◆ **JOB**: The data below must be copied in full and without any change.
======== GIVEN DATA ========
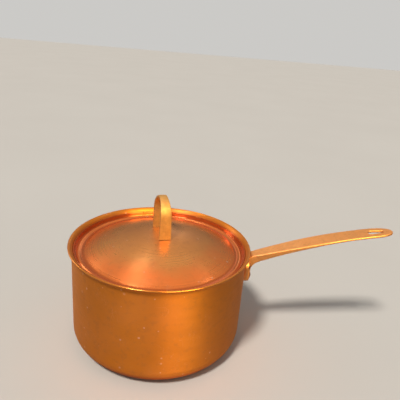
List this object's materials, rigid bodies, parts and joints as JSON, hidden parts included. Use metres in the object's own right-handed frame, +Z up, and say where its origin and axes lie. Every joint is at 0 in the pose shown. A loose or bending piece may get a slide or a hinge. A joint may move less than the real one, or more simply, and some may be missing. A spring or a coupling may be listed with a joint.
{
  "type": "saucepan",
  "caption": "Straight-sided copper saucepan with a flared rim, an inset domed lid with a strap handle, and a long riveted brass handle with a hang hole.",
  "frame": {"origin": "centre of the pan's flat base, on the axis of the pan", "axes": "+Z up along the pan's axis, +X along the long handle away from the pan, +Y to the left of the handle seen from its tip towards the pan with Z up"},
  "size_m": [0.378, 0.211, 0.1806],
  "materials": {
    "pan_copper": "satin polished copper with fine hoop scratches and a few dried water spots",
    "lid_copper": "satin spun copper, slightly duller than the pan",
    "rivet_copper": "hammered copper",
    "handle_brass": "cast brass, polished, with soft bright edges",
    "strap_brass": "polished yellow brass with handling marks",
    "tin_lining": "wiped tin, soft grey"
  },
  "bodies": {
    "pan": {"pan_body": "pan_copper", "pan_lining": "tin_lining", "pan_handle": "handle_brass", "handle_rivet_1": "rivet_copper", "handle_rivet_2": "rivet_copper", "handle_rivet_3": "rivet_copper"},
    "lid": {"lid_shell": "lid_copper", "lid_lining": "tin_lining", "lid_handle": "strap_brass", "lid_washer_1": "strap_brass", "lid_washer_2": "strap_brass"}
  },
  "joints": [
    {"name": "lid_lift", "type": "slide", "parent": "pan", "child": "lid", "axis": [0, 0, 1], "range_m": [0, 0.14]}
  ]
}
========
◆ **SOLUTION**:
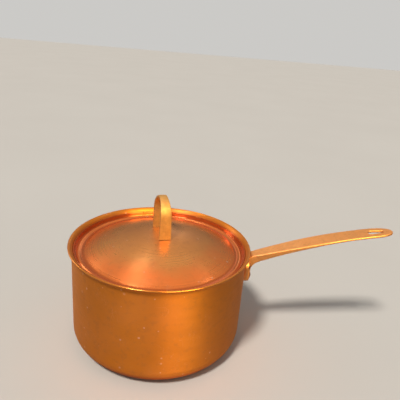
List this object's materials, rigid bodies, parts and joints as JSON, hidden parts included. Use metres in the object's own right-handed frame, +Z up, and say where its origin and axes lie. Every joint is at 0 in the pose shown. A loose or bending piece may get a slide or a hinge. A joint may move less than the real one, or more simply, and some may be missing. A spring or a coupling may be listed with a joint.
{
  "type": "saucepan",
  "caption": "Straight-sided copper saucepan with a flared rim, an inset domed lid with a strap handle, and a long riveted brass handle with a hang hole.",
  "frame": {"origin": "centre of the pan's flat base, on the axis of the pan", "axes": "+Z up along the pan's axis, +X along the long handle away from the pan, +Y to the left of the handle seen from its tip towards the pan with Z up"},
  "size_m": [0.378, 0.211, 0.1806],
  "materials": {
    "pan_copper": "satin polished copper with fine hoop scratches and a few dried water spots",
    "lid_copper": "satin spun copper, slightly duller than the pan",
    "rivet_copper": "hammered copper",
    "handle_brass": "cast brass, polished, with soft bright edges",
    "strap_brass": "polished yellow brass with handling marks",
    "tin_lining": "wiped tin, soft grey"
  },
  "bodies": {
    "pan": {"pan_body": "pan_copper", "pan_lining": "tin_lining", "pan_handle": "handle_brass", "handle_rivet_1": "rivet_copper", "handle_rivet_2": "rivet_copper", "handle_rivet_3": "rivet_copper"},
    "lid": {"lid_shell": "lid_copper", "lid_lining": "tin_lining", "lid_handle": "strap_brass", "lid_washer_1": "strap_brass", "lid_washer_2": "strap_brass"}
  },
  "joints": [
    {"name": "lid_lift", "type": "slide", "parent": "pan", "child": "lid", "axis": [0, 0, 1], "range_m": [0, 0.14]}
  ]
}